Owing to a lack of comprehensive sources and literature on the given topic, the third chapter, The Vietnamese in the Czech Republic, also draws on the personal experiences of experts, the results of various quantitative and qualitative studies, and the findings from various conferences and discussions. The impetus for Vietnamese migration to the Czech Republic after 1989 grew for economic and educational reasons to include accompanying family members. Political barriers have been replaced with intercultural barriers, but these are gradually being overcome through interaction between the majority and minority communities. There are numerous organisations operating in the Czech Republic that provide support for Vietnamese living in the Czech Republic and facilitate their integration. It is possible to speak about the civic participation of the Vietnamese in the Czech Republic from two perspectives: internal community participation, and participation within the majority society. At first glance the Vietnamese community seems closed, but if Czechs and Czech organisations succeed in penetrating the complex hierarchical relationships within the community, the structure can prove to be very effective and is even open to new ideas, approaches, and projects from the side of the majority society aimed at mutual cooperation. Vietnamese organisations today already cooperate even with intermediary government organisations, some civic associations, and so on. At present, some forms of direct participation of Vietnamese in the Czech Republic have already emerged, but this participation is not yet transparent and has not been adequately researched, and therefore any conclusions at this point must be deemed premature. At present it is only possible to wait and see how integration proceeds further. However, current conditions are favourable in this regard.
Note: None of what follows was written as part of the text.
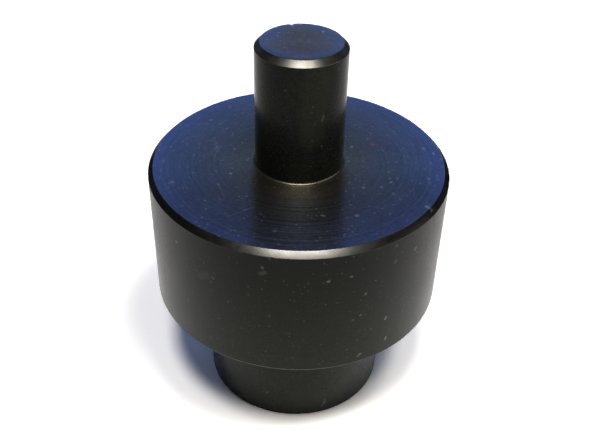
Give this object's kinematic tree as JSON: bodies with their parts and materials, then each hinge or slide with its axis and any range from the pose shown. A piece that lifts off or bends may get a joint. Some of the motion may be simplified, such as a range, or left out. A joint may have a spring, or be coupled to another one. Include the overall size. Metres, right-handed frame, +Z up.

The fourth chapter, The Situation of the “Roma” Population in the Czech Republic, departs from the more factual character of the previous chapters. The authors are aware of the relative popularity of this topic, and therefore they try to shift the academic debate about the Roma and focus more attention on how even to define the given “minority”. Instead of analysing the activities and potential of the genuinely large number of associations that in the Czech Republic are declared as Roma organisations, the authors analyse the snags involved in the current conceptualisation of the so-called “Roma issue”. In the context of integration activities in the Czech Republic it has become standard to perceive Roma collectively as an ethnic group or community, while membership in these collective categories is usually determined on the basis of physical appearance. However, this definition at the level of political and social practice does not allow for effectively distinguishing between the varied cultural and socio-economic conditions of
life of people who correspond to this definition. A stereotypical understanding makes it impossible to recognise whether these are people who want to be regarded as Roma and voluntarily declare Roma nationality, or people whose lives follow specific cultural patterns typical for socially excluded localities inhabited primarily by the Roma population, or people who for various reasons simply do not want to be considered to be Roma. In addition to sharp criticism of the ethnic definition of the situation which according to the authors serves as a tool of stigmatism, discrimination, segregation, and exclusion of the Roma population, the text offers its own analytical model, one of the aims of which is to point to possible other ways of conceiving the “Roma” population from the perspective of practical policy, both at the local and the state levels. In a way the text is a kind of guide to how, under the blanket label of “Roma”, to make meaningfully distinctions from the perspective of the social and cultural circumstances of individuals and families and to point to possible ways in which to analytically grasp symbolic segregation factors that contribute to putting people regarded as “Roma” as a disadvantage in access to economic and political resources.